Bonus points; many reviews compare Ready Player One to Charlie and the Chocolate Factory — just like Wonka, Halliday wanted an heir, and saw this as the best way to ensure that the next controller of OASIS would love it as much as he did. Sure, it's a distraction, but it's also his greatest creation.
Also, in the film adapation of this book, Aech's attempt to kiss the woman in Room 237 takes on new meaning for people who also read the book. As a woman RPing as a man, and someone who never saw The Shining, Aech's intent to follow the signals in the room is a pretty clear message that filmmakers kept her status as a lesbian in the movie. Well done, Sir Steven.
Wade sees the Hunt as like a Dungeons & Dragons campaign. And Halliday asks Morrow to keep an eye out on it in case something goes wrong. So, as his last request, Halliday is asking Morrow to DM for him like how they did when they first met in high school. How's that for Book-Ends on their relationship?
Given how much people even today love incessantly quoting Monty Python in general and Holy Grail in particular, it seems inevitable that reciting the entire movie would be part of the final challenge. With bonus points for getting the accents right, even.
The Sixers are all well-equipped, high-leveled and combat trained, yet in the final battle they're at the wrong end of a really loopsided Curb-Stomp Battle (in the book they even started with Mechagodzilla, the Voltron lions, and five mechs from Battletech and Evangelion, and lost all of them except Mechagodzilla so fast the lions couldn't even form Voltron).

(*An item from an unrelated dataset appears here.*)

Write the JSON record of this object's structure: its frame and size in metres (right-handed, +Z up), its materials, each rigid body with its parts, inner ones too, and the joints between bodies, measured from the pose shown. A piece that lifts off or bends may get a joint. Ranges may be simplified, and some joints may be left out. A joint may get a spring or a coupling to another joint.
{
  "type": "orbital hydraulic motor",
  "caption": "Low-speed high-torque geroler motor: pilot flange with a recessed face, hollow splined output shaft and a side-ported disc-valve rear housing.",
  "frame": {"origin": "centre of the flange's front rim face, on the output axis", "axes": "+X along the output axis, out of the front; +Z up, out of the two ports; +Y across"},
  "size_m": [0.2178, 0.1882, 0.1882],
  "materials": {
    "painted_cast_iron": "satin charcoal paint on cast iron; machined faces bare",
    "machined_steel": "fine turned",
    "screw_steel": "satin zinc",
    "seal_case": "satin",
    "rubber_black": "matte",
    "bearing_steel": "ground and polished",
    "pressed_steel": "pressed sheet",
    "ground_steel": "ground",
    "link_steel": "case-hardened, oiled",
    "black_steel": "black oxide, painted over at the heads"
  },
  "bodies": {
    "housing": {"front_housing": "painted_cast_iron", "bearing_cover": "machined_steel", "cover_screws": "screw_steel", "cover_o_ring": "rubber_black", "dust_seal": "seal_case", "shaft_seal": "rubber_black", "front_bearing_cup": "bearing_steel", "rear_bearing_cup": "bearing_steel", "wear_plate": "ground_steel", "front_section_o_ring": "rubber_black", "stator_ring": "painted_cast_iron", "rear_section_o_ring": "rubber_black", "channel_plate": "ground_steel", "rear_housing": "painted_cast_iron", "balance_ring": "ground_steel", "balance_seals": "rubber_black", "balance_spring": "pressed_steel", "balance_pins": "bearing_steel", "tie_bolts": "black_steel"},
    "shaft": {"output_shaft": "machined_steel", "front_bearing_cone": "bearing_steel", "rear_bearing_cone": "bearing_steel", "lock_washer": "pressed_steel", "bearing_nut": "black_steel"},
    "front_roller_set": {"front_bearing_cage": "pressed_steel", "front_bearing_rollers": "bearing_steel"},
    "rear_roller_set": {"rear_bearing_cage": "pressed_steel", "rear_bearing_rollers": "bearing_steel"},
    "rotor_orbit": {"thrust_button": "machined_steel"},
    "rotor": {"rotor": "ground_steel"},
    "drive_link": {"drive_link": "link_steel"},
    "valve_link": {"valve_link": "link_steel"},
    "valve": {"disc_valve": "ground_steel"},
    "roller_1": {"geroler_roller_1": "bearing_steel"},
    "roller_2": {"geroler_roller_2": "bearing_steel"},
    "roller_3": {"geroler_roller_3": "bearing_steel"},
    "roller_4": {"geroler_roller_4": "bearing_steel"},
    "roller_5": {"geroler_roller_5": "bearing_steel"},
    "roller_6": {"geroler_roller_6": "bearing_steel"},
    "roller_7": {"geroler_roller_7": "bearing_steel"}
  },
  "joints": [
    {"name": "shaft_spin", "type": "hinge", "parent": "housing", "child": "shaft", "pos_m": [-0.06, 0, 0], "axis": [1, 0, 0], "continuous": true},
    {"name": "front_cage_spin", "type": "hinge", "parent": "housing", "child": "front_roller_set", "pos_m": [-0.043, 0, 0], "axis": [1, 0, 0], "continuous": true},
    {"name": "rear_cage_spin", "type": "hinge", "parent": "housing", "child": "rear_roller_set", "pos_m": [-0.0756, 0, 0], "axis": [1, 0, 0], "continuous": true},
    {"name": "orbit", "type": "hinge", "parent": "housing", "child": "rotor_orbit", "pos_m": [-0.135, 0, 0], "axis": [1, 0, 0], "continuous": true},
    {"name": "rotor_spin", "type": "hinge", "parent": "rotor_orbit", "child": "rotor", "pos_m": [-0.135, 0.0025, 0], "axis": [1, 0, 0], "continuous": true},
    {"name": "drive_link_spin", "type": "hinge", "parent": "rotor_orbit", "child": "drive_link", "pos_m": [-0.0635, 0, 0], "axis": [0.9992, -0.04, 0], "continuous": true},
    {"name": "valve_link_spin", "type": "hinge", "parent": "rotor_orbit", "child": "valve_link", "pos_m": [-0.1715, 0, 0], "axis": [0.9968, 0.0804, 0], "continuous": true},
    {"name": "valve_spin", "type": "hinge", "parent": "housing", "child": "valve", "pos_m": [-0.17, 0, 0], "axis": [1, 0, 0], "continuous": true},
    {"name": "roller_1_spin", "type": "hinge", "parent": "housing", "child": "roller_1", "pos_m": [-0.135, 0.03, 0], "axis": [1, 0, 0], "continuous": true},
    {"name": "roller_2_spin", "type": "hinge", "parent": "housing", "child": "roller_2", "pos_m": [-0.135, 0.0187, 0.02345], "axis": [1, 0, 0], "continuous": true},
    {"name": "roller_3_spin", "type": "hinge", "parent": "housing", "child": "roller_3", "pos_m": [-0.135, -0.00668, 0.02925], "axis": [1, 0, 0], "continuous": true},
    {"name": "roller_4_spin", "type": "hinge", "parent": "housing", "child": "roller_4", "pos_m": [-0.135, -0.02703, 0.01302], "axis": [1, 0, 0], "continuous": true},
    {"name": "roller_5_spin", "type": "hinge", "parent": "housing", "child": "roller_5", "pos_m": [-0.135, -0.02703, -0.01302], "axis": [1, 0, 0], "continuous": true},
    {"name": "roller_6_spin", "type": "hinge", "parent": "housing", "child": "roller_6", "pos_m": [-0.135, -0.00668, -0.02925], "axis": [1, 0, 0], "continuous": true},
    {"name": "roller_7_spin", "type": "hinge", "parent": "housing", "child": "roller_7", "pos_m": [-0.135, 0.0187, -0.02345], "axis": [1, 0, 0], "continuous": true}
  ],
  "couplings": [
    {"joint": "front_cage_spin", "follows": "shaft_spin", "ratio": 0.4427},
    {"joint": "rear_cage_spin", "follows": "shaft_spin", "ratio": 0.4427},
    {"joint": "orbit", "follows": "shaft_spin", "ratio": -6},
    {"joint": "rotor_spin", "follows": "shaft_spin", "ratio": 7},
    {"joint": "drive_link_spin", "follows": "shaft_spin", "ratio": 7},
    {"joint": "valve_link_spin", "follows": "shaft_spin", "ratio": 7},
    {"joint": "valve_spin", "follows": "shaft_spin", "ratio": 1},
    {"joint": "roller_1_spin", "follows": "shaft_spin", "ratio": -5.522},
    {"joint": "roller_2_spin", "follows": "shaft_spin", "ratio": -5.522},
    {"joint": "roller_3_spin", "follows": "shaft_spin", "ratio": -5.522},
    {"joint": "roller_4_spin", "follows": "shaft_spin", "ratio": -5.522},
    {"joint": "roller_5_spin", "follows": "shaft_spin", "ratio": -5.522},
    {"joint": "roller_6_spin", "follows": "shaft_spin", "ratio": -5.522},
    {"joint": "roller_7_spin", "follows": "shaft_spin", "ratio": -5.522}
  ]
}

Thing is, they're all combat trained but not experienced due getting their levels and equipment thanks to IOI paying for it and blatantly cheating, while their opponents are all Gunters who got their levels and equipment the hard way... And gained actual experience using what they had.

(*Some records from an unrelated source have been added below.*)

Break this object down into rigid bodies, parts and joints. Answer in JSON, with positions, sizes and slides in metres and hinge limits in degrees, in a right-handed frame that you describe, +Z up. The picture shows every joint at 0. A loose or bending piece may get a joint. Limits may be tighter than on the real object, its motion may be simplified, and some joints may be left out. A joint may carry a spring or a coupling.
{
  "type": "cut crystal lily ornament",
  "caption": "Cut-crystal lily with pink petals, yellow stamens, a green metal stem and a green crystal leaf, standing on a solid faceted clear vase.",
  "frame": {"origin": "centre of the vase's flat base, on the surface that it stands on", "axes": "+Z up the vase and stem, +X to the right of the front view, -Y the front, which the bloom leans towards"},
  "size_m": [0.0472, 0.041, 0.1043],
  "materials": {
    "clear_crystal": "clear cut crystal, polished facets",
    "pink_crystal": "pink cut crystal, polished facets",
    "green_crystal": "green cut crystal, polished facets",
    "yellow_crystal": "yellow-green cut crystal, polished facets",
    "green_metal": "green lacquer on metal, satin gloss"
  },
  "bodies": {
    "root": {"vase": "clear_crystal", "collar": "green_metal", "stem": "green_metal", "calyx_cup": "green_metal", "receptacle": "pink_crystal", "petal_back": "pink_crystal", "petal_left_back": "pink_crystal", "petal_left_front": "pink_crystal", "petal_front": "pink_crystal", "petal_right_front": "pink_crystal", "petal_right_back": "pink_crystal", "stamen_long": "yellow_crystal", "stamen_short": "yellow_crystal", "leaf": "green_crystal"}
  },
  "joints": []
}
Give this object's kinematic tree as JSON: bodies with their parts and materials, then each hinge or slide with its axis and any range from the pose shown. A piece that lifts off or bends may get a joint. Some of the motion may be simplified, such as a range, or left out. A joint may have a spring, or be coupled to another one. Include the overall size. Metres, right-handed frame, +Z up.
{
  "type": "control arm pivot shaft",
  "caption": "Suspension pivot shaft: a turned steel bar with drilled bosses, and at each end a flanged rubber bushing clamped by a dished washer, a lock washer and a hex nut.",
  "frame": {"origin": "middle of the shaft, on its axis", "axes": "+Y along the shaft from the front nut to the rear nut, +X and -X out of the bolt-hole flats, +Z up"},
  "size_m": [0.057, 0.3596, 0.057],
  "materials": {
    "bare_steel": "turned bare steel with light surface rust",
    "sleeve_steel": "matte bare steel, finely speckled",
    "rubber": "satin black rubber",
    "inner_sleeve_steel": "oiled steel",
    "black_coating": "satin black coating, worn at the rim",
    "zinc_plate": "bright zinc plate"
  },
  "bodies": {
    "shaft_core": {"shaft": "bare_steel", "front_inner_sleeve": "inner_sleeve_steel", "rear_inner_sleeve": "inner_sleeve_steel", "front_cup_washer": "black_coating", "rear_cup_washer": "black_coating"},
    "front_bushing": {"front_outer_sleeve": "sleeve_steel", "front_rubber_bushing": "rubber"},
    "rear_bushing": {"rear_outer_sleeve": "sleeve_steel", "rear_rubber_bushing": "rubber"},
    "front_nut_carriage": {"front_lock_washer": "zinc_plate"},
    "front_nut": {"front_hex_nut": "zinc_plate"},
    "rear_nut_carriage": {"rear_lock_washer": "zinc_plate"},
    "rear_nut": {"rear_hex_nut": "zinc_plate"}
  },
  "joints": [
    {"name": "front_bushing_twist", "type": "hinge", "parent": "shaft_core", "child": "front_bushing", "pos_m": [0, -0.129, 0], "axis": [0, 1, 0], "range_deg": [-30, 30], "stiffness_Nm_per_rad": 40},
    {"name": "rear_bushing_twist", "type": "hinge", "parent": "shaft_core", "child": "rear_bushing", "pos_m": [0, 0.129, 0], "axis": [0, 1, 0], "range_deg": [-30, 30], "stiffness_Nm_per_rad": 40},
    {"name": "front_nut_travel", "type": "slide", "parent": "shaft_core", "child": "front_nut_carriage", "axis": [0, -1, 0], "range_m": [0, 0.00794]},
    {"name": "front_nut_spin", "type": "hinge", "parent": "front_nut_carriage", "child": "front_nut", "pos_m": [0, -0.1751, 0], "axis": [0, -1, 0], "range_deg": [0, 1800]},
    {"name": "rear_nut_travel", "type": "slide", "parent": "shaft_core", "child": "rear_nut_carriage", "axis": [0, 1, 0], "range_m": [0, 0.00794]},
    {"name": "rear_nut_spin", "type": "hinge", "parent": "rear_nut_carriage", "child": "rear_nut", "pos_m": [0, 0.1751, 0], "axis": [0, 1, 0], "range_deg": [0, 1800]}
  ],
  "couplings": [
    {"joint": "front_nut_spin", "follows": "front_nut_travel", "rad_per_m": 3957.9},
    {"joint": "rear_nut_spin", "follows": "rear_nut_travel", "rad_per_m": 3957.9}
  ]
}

At the end: The remaining High Five are all extremely wealthy, but the Crapsack World they live in is almost beyond saving (to the point that real life nuclear explosions are glossed over in a throwaway line), while the evil Mega Corporation still exists, holds much of its power, and knows their real life identities.
Even though Nolan Sorrento has been arrested, he was not the head of the organization and every horrible action he took (including ordering several murders) was approved by someone who outranked him.
Furthermore it's shown that IOI was perfectly willing to throw Sorrento under the bus when it suited them, such as when Wade demands his job in place of being another Sixer. They will probably say that he acted without their knowledge and leave him to whatever fate the courts decide.
Though given that Wade points out that he now has a quarter of a trillion dollars to work with, so he now has access to his own mega lawyers. Beyond that, he also massive support from most of the players (which make up most of the planet's population) and from the co-creator of OASIS himself. There's a reasonable chance they could take down the Mega-Corp for good.
If America is this screwed up, what does the rest of the world look like?
Wade starts out living in the slums, having to work just to survive, basically living most of his life in a small abandoned van. And he says he's one of the luckier ones.
Well, it depends, namely on the reliance of fossil fuels and oils, especially for transportation. Some places, such as in parts of Europe, would be better and other nations as well (like Japan). Others that relied more on it, like the USA and Russia are probably in worse conditions. Granted, this is excluding any other potential problems (since nuclear explosions were mentioned) that could make this difficult to guise.
In developing and overpopulated countries like India or even the Philippines, reliance on fossil fuel-based transportation was more a luxury than a necessity, with too many cars resulting in gridlocked traffic and pollution. One wonders if the energy crisis might have solved this issue somewhat.
And, ironically, the Post-Peak Oil problem is probably solving a lot of environmental ones; Global Warming can't get much worse since hardly anyone can afford gasoline anymore (Assuming they've also run low on coal and natural gas, which seems likely since neither one is depicted as being a reasonable solution to the transportation problem.). As a result of that, people are consolidating in large cities within walking distance of food distributors instead of expanding smaller communities as they can't go far from cities anymore, so new construction has ceased, ending the demand for wood from clear-cutting. Everything outside of the cities is probably de facto parkland, similar to the Chernobyl Exclusion Zone. So my Wild Mass Guess is that outside of the cities, the world looks more like The Last of Us then Mad Max.
Not so much, considering how tame they are in comparison to M-Rated and AO-rated games today.
Not only to mention, for the film, after one minute of playing the wrong game, their avatars fall through the ice. So, even if those titles were included, it would be a short time playing them. So, nothing to really feel sorry about.
Also, people are forgetting the fact that they didn't even get all the way through the list. Keep in mind, IOI is choosing options that Halliday most likely would have gone with for their choices. And seeing that Halliday doesn't seem like the kind of person who'd play those particular games, there's a good chance that IOI would have kept picking games Halliday would have more than likely played before even getting to the adult games.